--- MATERIAL FOR THIS EXERCISE ---
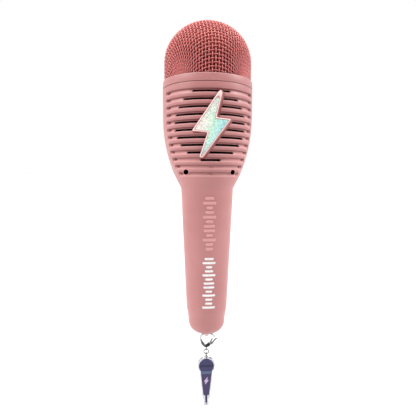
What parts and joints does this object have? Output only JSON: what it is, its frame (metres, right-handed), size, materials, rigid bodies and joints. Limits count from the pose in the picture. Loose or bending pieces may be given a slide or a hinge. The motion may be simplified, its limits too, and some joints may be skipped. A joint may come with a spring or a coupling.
{
  "type": "toy karaoke microphone",
  "caption": "Handheld toy microphone with a wire-mesh dome head, a slotted speaker grille with a lightning badge, a tapered grip, rear controls and a clasp with a clear charm.",
  "frame": {"origin": "on the microphone's axis at the middle of the grip, where a hand holds it", "axes": "+Z along the axis from the tail to the head, -Y out of the speaker grille and badge, +X to the viewer's right"},
  "size_m": [0.07, 0.0717, 0.3116],
  "materials": {
    "casing": "soft matte dusty rose",
    "badge_rim": "satin pale rose",
    "holographic_foil": "speckled holographic foil, cream to mint to cyan",
    "wire_mesh": "woven wire painted rose",
    "foam": "open-cell red foam",
    "black_plastic": "matte black",
    "black_rubber": "soft black",
    "bright_metal": "polished nickel plate",
    "black_cloth": "fine black grille cloth",
    "dark_steel": "black zinc",
    "black_paper": "coated paper cone",
    "copper": "enamelled copper wire",
    "circuit_board": "green solder mask",
    "cell_wrap": "shrink wrap",
    "control_panel": "darker rose, fine texture",
    "light_lens": "clear light pipe",
    "button_caps": "satin off-white",
    "clear_acrylic": "clear polished acrylic",
    "charm_ink": "printed purple and navy ink"
  },
  "bodies": {
    "microphone": {"front_shell": "casing", "rear_shell": "casing", "tail_cap": "casing", "head_ring": "casing", "badge_frame": "badge_rim", "badge_foil": "holographic_foil", "head_mesh": "wire_mesh", "head_foam": "foam", "capsule_carrier": "black_plastic", "capsule_holder": "black_rubber", "mic_capsule": "bright_metal", "speaker_cloth": "black_cloth", "speaker_gasket": "black_rubber", "speaker_basket": "dark_steel", "speaker_surround": "black_rubber", "speaker_cone": "black_paper", "dust_cap": "black_paper", "voice_coil": "copper", "speaker_magnet": "dark_steel", "main_board": "circuit_board", "audio_chip": "black_plastic", "power_switch": "black_plastic", "mode_switch": "black_plastic", "volume_down_switch": "black_plastic", "volume_up_switch": "black_plastic", "usb_socket": "bright_metal", "usb_tongue": "black_plastic", "battery_cell": "cell_wrap", "battery_cradle": "black_plastic", "control_pad": "control_panel", "port_surround": "control_panel", "status_light": "light_lens", "grille_screw_left": "dark_steel", "grille_screw_right": "dark_steel", "case_screw_left": "dark_steel", "case_screw_right": "dark_steel"},
    "power_key": {"power_button": "button_caps"},
    "mode_key": {"mode_button": "button_caps"},
    "volume_down_key": {"volume_down_button": "button_caps"},
    "volume_up_key": {"volume_up_button": "button_caps"},
    "clasp": {"clasp_hook": "bright_metal", "clasp_pin": "bright_metal"},
    "lever": {"clasp_lever": "bright_metal"},
    "swivel": {"swivel_eye": "bright_metal"},
    "ring": {"jump_ring": "bright_metal"},
    "link": {"link_ring": "bright_metal"},
    "charm": {"charm_plate": "clear_acrylic", "charm_print": "charm_ink"}
  },
  "joints": [
    {"name": "power_press", "type": "slide", "parent": "microphone", "child": "power_key", "axis": [0, -1, 0], "range_m": [0, 0.0006], "stiffness_N_per_m": 1500},
    {"name": "mode_press", "type": "slide", "parent": "microphone", "child": "mode_key", "axis": [0, -1, 0], "range_m": [0, 0.0006], "stiffness_N_per_m": 1500},
    {"name": "volume_down_press", "type": "slide", "parent": "microphone", "child": "volume_down_key", "axis": [0, -1, 0], "range_m": [0, 0.0006], "stiffness_N_per_m": 1500},
    {"name": "volume_up_press", "type": "slide", "parent": "microphone", "child": "volume_up_key", "axis": [0, -1, 0], "range_m": [0, 0.0006], "stiffness_N_per_m": 1500},
    {"name": "clasp_swing", "type": "hinge", "parent": "microphone", "child": "clasp", "pos_m": [0, 0, -0.0713], "axis": [1, 0, 0], "range_deg": [-50, 50]},
    {"name": "lever_open", "type": "hinge", "parent": "clasp", "child": "lever", "pos_m": [0.0018, 0, -0.0802], "axis": [0, 1, 0], "range_deg": [0, 22], "stiffness_Nm_per_rad": 0.02},
    {"name": "swivel_turn", "type": "hinge", "parent": "clasp", "child": "swivel", "pos_m": [0, 0, -0.081], "axis": [0, 0, 1], "continuous": true},
    {"name": "ring_swing", "type": "hinge", "parent": "swivel", "child": "ring", "pos_m": [0, 0, -0.0845], "axis": [1, 0, 0], "range_deg": [-35, 35]},
    {"name": "link_swing", "type": "hinge", "parent": "ring", "child": "link", "pos_m": [0, 0, -0.0885], "axis": [1, 0, 0], "range_deg": [-30, 30]},
    {"name": "charm_sway", "type": "hinge", "parent": "link", "child": "charm", "pos_m": [0, 0, -0.0925], "axis": [0, 1, 0], "range_deg": [-35, 35]}
  ]
}
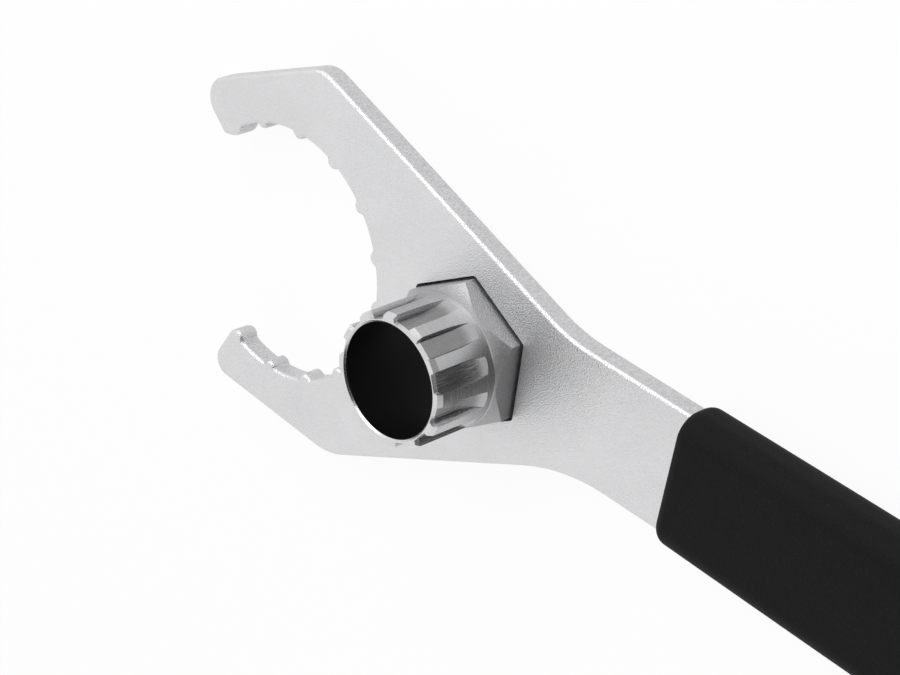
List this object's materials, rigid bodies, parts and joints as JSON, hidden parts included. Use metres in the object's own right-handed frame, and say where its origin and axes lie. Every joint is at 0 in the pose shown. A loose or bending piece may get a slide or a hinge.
---
> **OBJECTIVE**:
All of the data shown above must be copied exactly.

> **ANSWER IN FULL**:
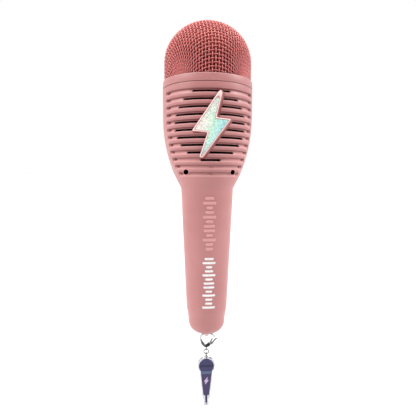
What parts and joints does this object have? Output only JSON: what it is, its frame (metres, right-handed), size, materials, rigid bodies and joints. Limits count from the pose in the picture. Loose or bending pieces may be given a slide or a hinge. The motion may be simplified, its limits too, and some joints may be skipped. A joint may come with a spring or a coupling.
{
  "type": "toy karaoke microphone",
  "caption": "Handheld toy microphone with a wire-mesh dome head, a slotted speaker grille with a lightning badge, a tapered grip, rear controls and a clasp with a clear charm.",
  "frame": {"origin": "on the microphone's axis at the middle of the grip, where a hand holds it", "axes": "+Z along the axis from the tail to the head, -Y out of the speaker grille and badge, +X to the viewer's right"},
  "size_m": [0.07, 0.0717, 0.3116],
  "materials": {
    "casing": "soft matte dusty rose",
    "badge_rim": "satin pale rose",
    "holographic_foil": "speckled holographic foil, cream to mint to cyan",
    "wire_mesh": "woven wire painted rose",
    "foam": "open-cell red foam",
    "black_plastic": "matte black",
    "black_rubber": "soft black",
    "bright_metal": "polished nickel plate",
    "black_cloth": "fine black grille cloth",
    "dark_steel": "black zinc",
    "black_paper": "coated paper cone",
    "copper": "enamelled copper wire",
    "circuit_board": "green solder mask",
    "cell_wrap": "shrink wrap",
    "control_panel": "darker rose, fine texture",
    "light_lens": "clear light pipe",
    "button_caps": "satin off-white",
    "clear_acrylic": "clear polished acrylic",
    "charm_ink": "printed purple and navy ink"
  },
  "bodies": {
    "microphone": {"front_shell": "casing", "rear_shell": "casing", "tail_cap": "casing", "head_ring": "casing", "badge_frame": "badge_rim", "badge_foil": "holographic_foil", "head_mesh": "wire_mesh", "head_foam": "foam", "capsule_carrier": "black_plastic", "capsule_holder": "black_rubber", "mic_capsule": "bright_metal", "speaker_cloth": "black_cloth", "speaker_gasket": "black_rubber", "speaker_basket": "dark_steel", "speaker_surround": "black_rubber", "speaker_cone": "black_paper", "dust_cap": "black_paper", "voice_coil": "copper", "speaker_magnet": "dark_steel", "main_board": "circuit_board", "audio_chip": "black_plastic", "power_switch": "black_plastic", "mode_switch": "black_plastic", "volume_down_switch": "black_plastic", "volume_up_switch": "black_plastic", "usb_socket": "bright_metal", "usb_tongue": "black_plastic", "battery_cell": "cell_wrap", "battery_cradle": "black_plastic", "control_pad": "control_panel", "port_surround": "control_panel", "status_light": "light_lens", "grille_screw_left": "dark_steel", "grille_screw_right": "dark_steel", "case_screw_left": "dark_steel", "case_screw_right": "dark_steel"},
    "power_key": {"power_button": "button_caps"},
    "mode_key": {"mode_button": "button_caps"},
    "volume_down_key": {"volume_down_button": "button_caps"},
    "volume_up_key": {"volume_up_button": "button_caps"},
    "clasp": {"clasp_hook": "bright_metal", "clasp_pin": "bright_metal"},
    "lever": {"clasp_lever": "bright_metal"},
    "swivel": {"swivel_eye": "bright_metal"},
    "ring": {"jump_ring": "bright_metal"},
    "link": {"link_ring": "bright_metal"},
    "charm": {"charm_plate": "clear_acrylic", "charm_print": "charm_ink"}
  },
  "joints": [
    {"name": "power_press", "type": "slide", "parent": "microphone", "child": "power_key", "axis": [0, -1, 0], "range_m": [0, 0.0006], "stiffness_N_per_m": 1500},
    {"name": "mode_press", "type": "slide", "parent": "microphone", "child": "mode_key", "axis": [0, -1, 0], "range_m": [0, 0.0006], "stiffness_N_per_m": 1500},
    {"name": "volume_down_press", "type": "slide", "parent": "microphone", "child": "volume_down_key", "axis": [0, -1, 0], "range_m": [0, 0.0006], "stiffness_N_per_m": 1500},
    {"name": "volume_up_press", "type": "slide", "parent": "microphone", "child": "volume_up_key", "axis": [0, -1, 0], "range_m": [0, 0.0006], "stiffness_N_per_m": 1500},
    {"name": "clasp_swing", "type": "hinge", "parent": "microphone", "child": "clasp", "pos_m": [0, 0, -0.0713], "axis": [1, 0, 0], "range_deg": [-50, 50]},
    {"name": "lever_open", "type": "hinge", "parent": "clasp", "child": "lever", "pos_m": [0.0018, 0, -0.0802], "axis": [0, 1, 0], "range_deg": [0, 22], "stiffness_Nm_per_rad": 0.02},
    {"name": "swivel_turn", "type": "hinge", "parent": "clasp", "child": "swivel", "pos_m": [0, 0, -0.081], "axis": [0, 0, 1], "continuous": true},
    {"name": "ring_swing", "type": "hinge", "parent": "swivel", "child": "ring", "pos_m": [0, 0, -0.0845], "axis": [1, 0, 0], "range_deg": [-35, 35]},
    {"name": "link_swing", "type": "hinge", "parent": "ring", "child": "link", "pos_m": [0, 0, -0.0885], "axis": [1, 0, 0], "range_deg": [-30, 30]},
    {"name": "charm_sway", "type": "hinge", "parent": "link", "child": "charm", "pos_m": [0, 0, -0.0925], "axis": [0, 1, 0], "range_deg": [-35, 35]}
  ]
}
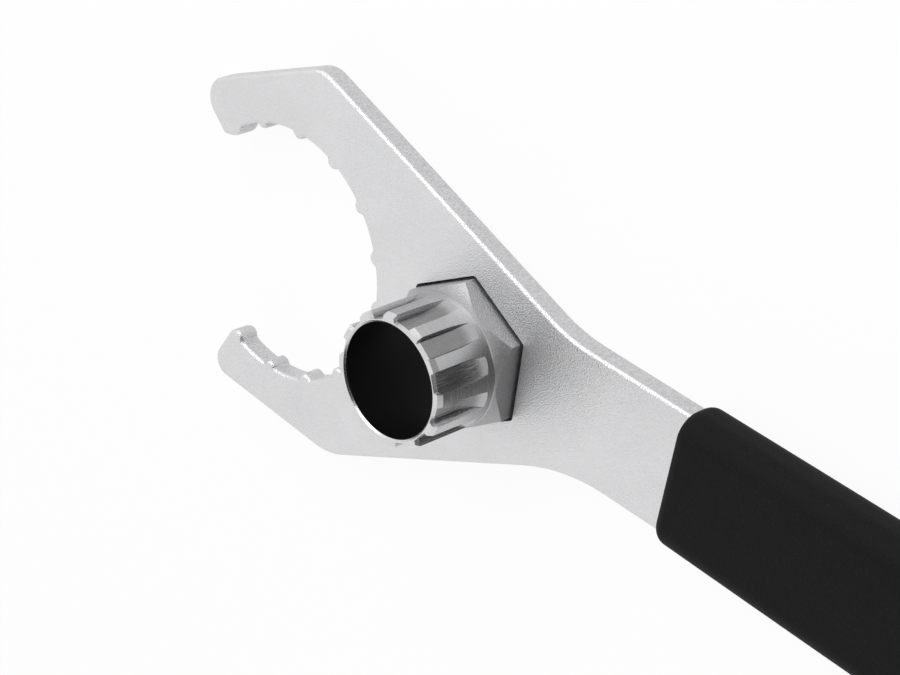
List this object's materials, rigid bodies, parts and joints as JSON, hidden parts included. Use metres in the object's own right-handed frame, and say where its origin and axes lie. Every joint is at 0 in the pose shown. A loose or bending piece may get a slide or a hinge.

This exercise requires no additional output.